今回の試写会とトークイベントを通して唯一歓声を上げられたのはトークイベント会場のCG装飾でした。奥行きのあるCGで解像度も高く、今後の舞台美術の展開の幅を広げることが期待できました。特定のキャラクターを操作してその場にいるように反映させることもでき、その技術は拍手物でした。

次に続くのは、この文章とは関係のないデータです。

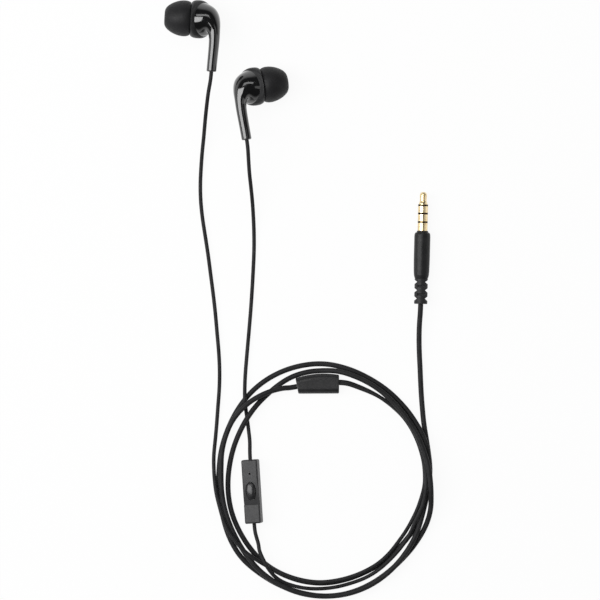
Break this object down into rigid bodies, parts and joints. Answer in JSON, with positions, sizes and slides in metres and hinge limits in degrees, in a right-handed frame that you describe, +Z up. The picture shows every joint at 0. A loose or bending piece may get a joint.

それに反して、トーク内容はひどかったです。司会者の方は非常にうまくまわしてくれているし、鋭い質問をなげかけこちらのモヤをはらそうとしてくれていましたし、ゲストの氷上恭子さん、伊藤健太郎さんはどうにか上手い方向に展開・収束させようとしてくれているのが伝わりました。問題は主演声優と監督です。
監督の話した内容はどうもうわ滑っていて「本当にそう思っているのだろうか」「思っているのであれば考えや推敲、向上心が足りない」と感じられるものが多く、主演声優に至っては「いくら愛情を注がれたとしても寂しく感じると思う」などと作品を根底から否定するようなコメントをしてしまう始末。インターネット記事で演じ分けだの演技力だのと謳われているものの、司会者に”主人公はアップのシーンが多い”ことを指摘されカメラ設置での演技が反映されていたと思うかと質問された際は「アップが多いだなんて全く気付かなかった」と笑い飛ばしたのです。演技をする際に映像ができていなかったのだとしても、完成した映像をきちんと観ていたとは思えないコメントです。そもそも主人公は音声と口パクが何度もズレていて、ここにもアニメーションとしてのクオリティの低さが窺えました。演じる人間、動かす人間、どちらの技量が低かったのかは確認できませんが、自分の仕事を全うに確認できていないのはとうていプロの姿勢と言って良いものでは無いでしょう。
VRゲームに興じている際に「キャー!」「アハハハハッ」「エェーッ」しか言えない語彙の貧困さにも驚かされました。声と言葉を扱う職業とは思えない。プロ意識が無い。低いのではなく、無い。あのリアクションなら、アイドルかタレントの仕事です。本当に彼女の仕事に”驚かされた”2時間半でした。

おわりに

イベント後24時間の内に何度かSNSやFilmarksでの評判を確認しましたが、感動したり凄いと感じた人がほとんどのようで制作側としてはよろしい結果に終わったのではないでしょうか。個人情報についての問題を誰も気にしていないようで日本人の自分を守るという意識の低さに改めて驚かされました。なんだかネガティヴなものに驚いてばかりのコンテンツでした。とっても疲れた…。

最後まで読んでくれてありがとうございます。
ではまた次の記事で。ごきげんよう。